# Requirements
Up to and including the line that contains "neck_bend_r = 4.5; // [3:0.1:6]", repeat each line of the data exactly, starting from the first.

# Information provided
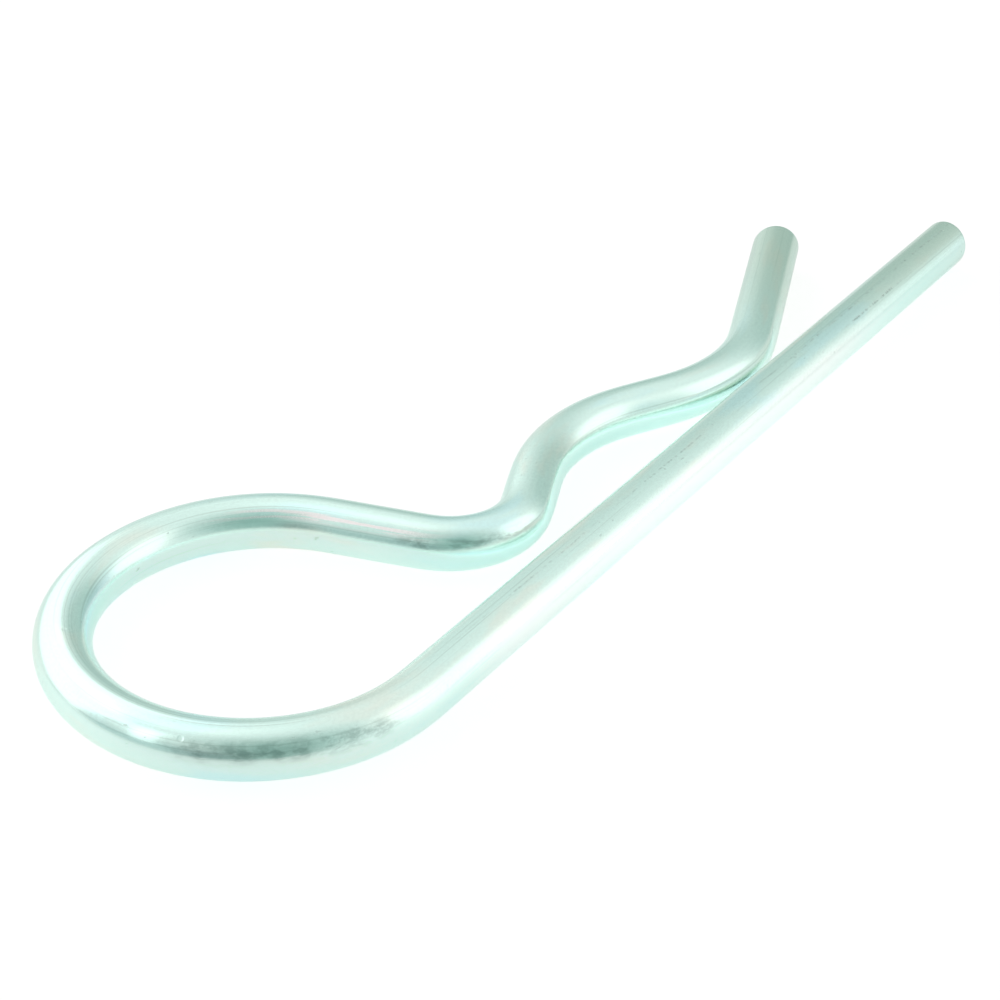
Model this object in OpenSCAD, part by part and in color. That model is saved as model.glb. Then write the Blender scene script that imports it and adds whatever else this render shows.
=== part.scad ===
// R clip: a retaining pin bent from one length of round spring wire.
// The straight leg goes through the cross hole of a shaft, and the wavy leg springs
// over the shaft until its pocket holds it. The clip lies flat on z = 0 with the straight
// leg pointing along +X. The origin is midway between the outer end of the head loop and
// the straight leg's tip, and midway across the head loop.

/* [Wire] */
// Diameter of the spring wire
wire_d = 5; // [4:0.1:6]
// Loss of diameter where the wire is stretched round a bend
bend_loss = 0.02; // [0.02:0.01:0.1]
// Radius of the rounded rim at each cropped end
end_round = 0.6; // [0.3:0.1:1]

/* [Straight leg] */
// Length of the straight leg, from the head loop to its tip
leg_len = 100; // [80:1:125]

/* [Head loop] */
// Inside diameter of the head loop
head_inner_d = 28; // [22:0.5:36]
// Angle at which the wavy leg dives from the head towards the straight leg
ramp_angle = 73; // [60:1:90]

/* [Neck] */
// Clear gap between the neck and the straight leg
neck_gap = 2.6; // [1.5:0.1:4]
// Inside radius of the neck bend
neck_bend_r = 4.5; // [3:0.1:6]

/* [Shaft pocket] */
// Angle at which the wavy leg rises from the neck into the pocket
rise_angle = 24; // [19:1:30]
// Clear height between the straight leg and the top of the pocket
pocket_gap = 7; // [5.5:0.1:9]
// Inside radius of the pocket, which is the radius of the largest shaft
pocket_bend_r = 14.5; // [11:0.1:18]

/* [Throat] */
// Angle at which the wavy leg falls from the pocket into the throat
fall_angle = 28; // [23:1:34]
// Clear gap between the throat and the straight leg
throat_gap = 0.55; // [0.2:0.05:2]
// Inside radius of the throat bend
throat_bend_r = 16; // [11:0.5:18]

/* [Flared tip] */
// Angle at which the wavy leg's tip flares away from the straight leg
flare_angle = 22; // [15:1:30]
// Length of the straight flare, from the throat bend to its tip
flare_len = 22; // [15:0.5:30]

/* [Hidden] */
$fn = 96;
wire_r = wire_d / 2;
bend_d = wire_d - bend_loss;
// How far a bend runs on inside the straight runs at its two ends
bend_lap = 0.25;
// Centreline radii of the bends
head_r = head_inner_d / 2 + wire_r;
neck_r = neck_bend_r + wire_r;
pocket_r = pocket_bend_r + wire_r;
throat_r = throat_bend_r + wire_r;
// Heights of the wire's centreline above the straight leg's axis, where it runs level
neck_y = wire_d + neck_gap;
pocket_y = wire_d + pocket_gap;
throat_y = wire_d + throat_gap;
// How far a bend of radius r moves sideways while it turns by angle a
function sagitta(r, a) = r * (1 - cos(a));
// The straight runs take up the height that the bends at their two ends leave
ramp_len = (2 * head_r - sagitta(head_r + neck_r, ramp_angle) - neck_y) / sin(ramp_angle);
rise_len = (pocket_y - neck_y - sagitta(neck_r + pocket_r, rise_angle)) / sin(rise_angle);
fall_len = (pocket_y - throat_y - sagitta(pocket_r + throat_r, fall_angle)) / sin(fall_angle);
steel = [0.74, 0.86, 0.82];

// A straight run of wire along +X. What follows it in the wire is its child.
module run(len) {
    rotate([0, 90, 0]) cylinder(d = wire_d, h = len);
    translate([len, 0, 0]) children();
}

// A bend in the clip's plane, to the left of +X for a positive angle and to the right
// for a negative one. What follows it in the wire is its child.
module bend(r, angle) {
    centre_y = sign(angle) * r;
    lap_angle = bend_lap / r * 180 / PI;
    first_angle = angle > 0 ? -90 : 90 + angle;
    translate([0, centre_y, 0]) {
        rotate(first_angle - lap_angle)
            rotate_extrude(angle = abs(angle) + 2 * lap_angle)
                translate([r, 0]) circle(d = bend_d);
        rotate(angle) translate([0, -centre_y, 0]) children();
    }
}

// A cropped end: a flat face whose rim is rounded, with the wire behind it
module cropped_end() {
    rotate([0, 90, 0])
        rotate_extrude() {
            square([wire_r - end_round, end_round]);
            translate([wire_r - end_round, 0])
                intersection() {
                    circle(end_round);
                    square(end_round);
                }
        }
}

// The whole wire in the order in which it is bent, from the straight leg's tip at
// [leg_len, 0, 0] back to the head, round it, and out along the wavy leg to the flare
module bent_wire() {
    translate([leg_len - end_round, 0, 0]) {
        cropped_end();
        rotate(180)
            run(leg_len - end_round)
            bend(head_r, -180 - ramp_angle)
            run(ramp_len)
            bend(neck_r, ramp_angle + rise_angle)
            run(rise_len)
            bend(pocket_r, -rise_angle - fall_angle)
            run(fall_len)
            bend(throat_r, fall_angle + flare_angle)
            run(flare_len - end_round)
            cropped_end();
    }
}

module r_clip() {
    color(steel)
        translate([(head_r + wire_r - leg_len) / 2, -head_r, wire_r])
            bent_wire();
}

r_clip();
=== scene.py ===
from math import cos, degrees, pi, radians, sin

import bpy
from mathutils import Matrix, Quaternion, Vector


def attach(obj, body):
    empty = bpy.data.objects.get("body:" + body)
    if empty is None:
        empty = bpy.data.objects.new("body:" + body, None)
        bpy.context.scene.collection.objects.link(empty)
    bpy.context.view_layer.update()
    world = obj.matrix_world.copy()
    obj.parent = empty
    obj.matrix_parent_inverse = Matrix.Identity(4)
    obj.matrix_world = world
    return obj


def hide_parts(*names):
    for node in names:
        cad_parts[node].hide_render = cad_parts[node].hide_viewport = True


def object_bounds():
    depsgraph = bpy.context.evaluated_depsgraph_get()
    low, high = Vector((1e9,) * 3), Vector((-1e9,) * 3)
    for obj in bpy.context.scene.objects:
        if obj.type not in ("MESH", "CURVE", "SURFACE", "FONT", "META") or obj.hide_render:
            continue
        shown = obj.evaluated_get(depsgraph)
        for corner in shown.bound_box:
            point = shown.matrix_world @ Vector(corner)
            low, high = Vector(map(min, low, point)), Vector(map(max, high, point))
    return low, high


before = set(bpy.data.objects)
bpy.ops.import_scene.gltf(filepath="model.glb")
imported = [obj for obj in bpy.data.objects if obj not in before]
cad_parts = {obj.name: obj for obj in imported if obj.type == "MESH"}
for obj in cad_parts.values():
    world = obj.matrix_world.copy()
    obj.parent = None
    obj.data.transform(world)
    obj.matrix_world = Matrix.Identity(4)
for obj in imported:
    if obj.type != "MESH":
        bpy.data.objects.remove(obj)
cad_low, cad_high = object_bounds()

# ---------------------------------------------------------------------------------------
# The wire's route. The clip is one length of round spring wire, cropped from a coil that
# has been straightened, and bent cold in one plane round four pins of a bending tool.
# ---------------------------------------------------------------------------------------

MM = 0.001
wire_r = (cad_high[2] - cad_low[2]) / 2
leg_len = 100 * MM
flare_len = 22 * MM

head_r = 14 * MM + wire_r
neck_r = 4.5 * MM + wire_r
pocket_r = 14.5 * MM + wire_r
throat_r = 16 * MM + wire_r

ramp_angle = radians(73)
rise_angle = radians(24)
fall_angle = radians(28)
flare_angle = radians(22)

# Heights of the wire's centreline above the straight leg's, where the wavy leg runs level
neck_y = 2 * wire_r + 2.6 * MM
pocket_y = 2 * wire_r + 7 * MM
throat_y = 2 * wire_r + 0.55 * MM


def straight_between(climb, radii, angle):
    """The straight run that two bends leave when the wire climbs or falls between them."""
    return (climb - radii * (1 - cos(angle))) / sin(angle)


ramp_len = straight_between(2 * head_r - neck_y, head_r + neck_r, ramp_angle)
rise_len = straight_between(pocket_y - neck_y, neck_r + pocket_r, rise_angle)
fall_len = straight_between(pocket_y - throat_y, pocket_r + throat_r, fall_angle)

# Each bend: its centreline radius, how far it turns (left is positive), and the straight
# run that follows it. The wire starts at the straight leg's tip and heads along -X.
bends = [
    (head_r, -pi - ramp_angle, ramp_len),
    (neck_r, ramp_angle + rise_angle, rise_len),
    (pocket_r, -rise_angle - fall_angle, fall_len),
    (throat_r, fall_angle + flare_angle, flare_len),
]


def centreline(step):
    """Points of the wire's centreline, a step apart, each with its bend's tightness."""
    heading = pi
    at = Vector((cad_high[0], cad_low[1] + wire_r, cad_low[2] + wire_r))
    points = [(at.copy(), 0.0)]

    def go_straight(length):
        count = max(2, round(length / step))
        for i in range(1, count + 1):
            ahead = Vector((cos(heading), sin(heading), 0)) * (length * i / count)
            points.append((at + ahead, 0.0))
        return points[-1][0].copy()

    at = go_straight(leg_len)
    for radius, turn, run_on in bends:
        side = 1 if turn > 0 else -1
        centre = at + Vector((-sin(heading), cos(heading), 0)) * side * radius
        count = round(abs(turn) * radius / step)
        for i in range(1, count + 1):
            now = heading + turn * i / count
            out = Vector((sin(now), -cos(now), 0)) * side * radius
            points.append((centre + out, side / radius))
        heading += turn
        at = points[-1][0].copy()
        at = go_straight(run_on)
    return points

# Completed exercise
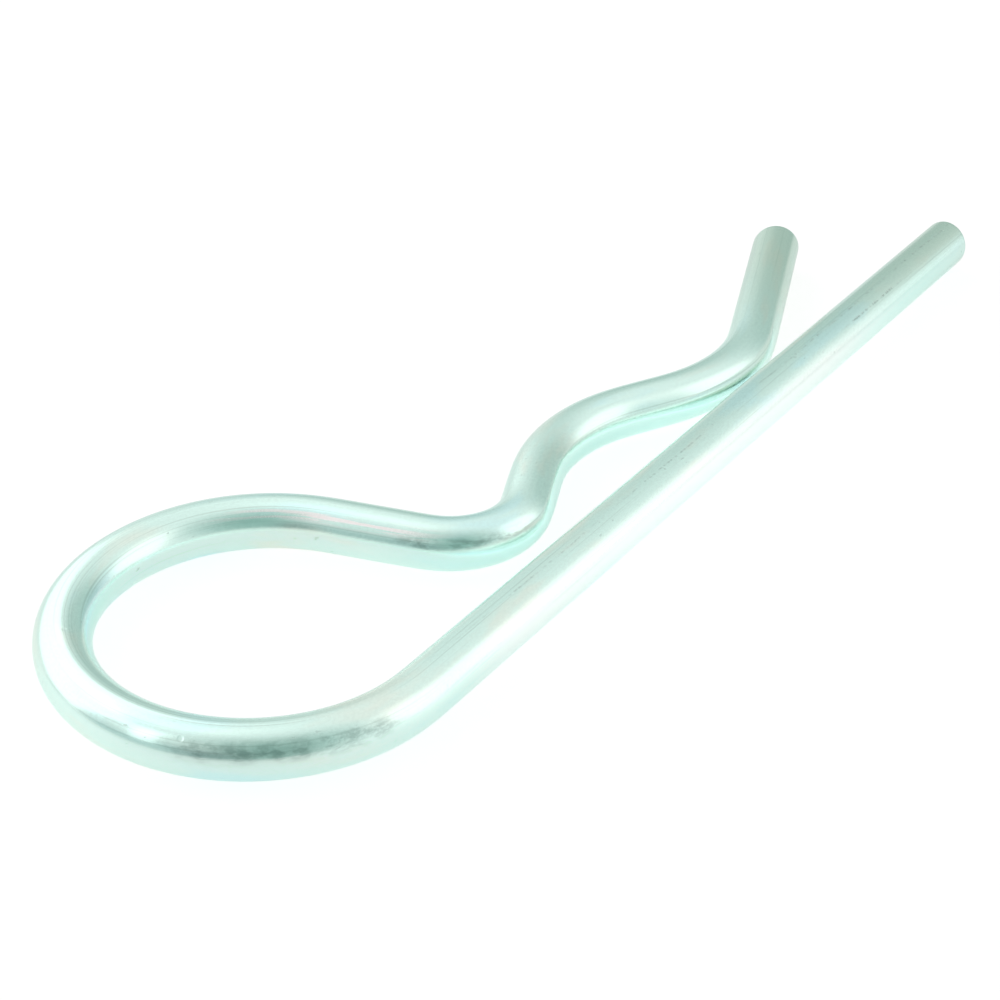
Model this object in OpenSCAD, part by part and in color. That model is saved as model.glb. Then write the Blender scene script that imports it and adds whatever else this render shows.
=== part.scad ===
// R clip: a retaining pin bent from one length of round spring wire.
// The straight leg goes through the cross hole of a shaft, and the wavy leg springs
// over the shaft until its pocket holds it. The clip lies flat on z = 0 with the straight
// leg pointing along +X. The origin is midway between the outer end of the head loop and
// the straight leg's tip, and midway across the head loop.

/* [Wire] */
// Diameter of the spring wire
wire_d = 5; // [4:0.1:6]
// Loss of diameter where the wire is stretched round a bend
bend_loss = 0.02; // [0.02:0.01:0.1]
// Radius of the rounded rim at each cropped end
end_round = 0.6; // [0.3:0.1:1]

/* [Straight leg] */
// Length of the straight leg, from the head loop to its tip
leg_len = 100; // [80:1:125]

/* [Head loop] */
// Inside diameter of the head loop
head_inner_d = 28; // [22:0.5:36]
// Angle at which the wavy leg dives from the head towards the straight leg
ramp_angle = 73; // [60:1:90]

/* [Neck] */
// Clear gap between the neck and the straight leg
neck_gap = 2.6; // [1.5:0.1:4]
// Inside radius of the neck bend
neck_bend_r = 4.5; // [3:0.1:6]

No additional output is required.